Would instead of the RL step a constrained decoding say via something like xgrammar fix syntax generation issue ?
It can, but you have to consider two things here:
a) constrained decoding ensures adherence to syntax, not semantics. Say you're editing a field in an enum in rust. You can write syntactically correct rust code that doesn't address the new field further in the code (say in a switch). You'd get correctly syntactic code, but the compiler will scream at you. RL works on both.
b) if your goal is to further train the model, so it works on many tasks, RL helps with exploring new paths and training the model further. Constrained grammars help with inference, but the model doesn't "learn" anything. With RL you can also have many reward functions at the same time. Say one that rewards good syntax, one that rewards "closing" all the functions so tree-sitter doesn't complain, and one that rewards 0 errors from the compiler. The model gets to train on all 3 at the same time.
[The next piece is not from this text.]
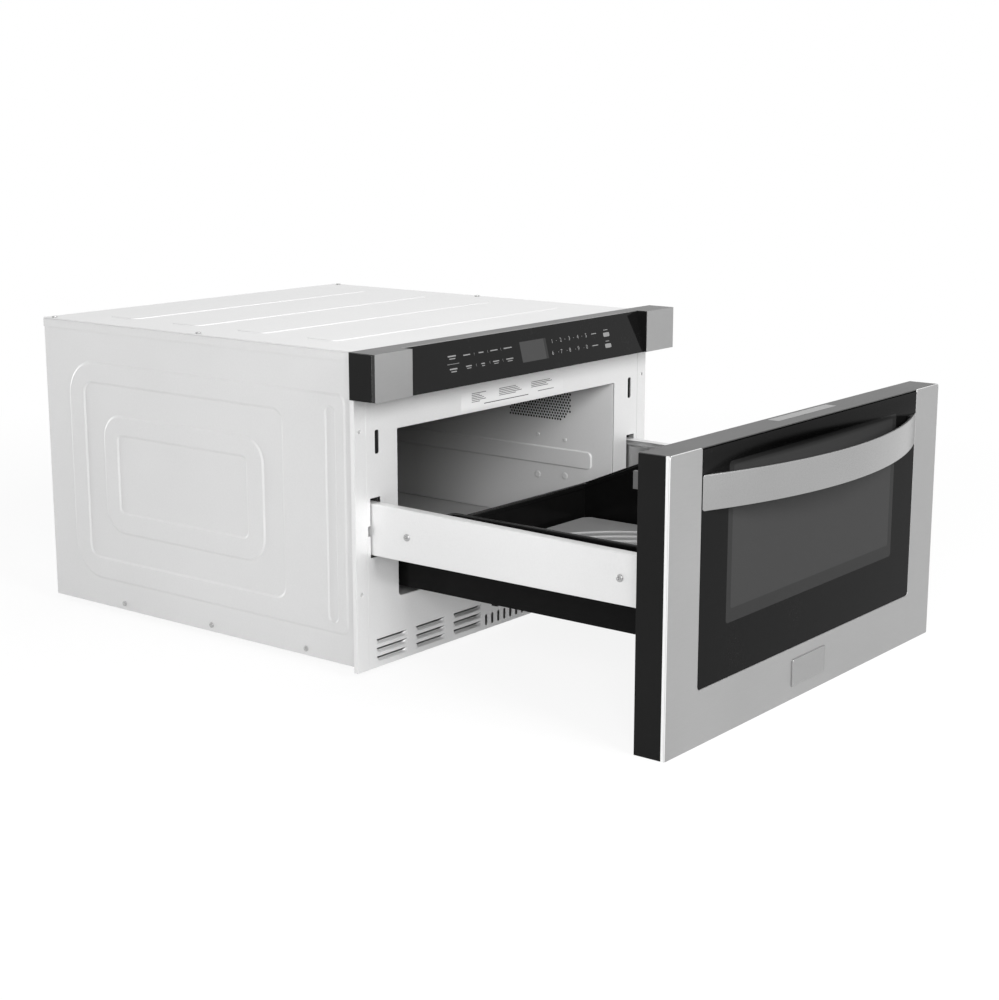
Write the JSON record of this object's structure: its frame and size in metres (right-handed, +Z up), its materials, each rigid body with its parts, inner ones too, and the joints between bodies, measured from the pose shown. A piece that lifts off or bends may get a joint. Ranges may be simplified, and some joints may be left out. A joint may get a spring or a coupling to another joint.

>We ran a genetic algorithm over 30+ diff formats
Can you you give more information about your genetic algorithm? Did you do crossover over the trained models (for example, ranking by fitness, take 20% most elite and create children by mixing their weights randomly)? Did you have a 'population size' (number of instances) for the genetic algorithms, and if so what was it?
I wonder whether we are perhaps the point of usefulness of 'next edit' code development in 2026 though.
But how to use it instead of Copilot in VSCode ?
I agree that green accounts could be regarded as suspicious and, if it were me, I'd disclose each time I mention it.
It's hard to compare without more details about the training process and the dataset, but, is it? Genuine question, because I had the opposite impression. Like, for example, recently I did a full finetuning run on a 3B model chewing through a 146k entry dataset (with 116k entries having reasoning traces, so they're not short) in 7 hours on a single RTX 6000.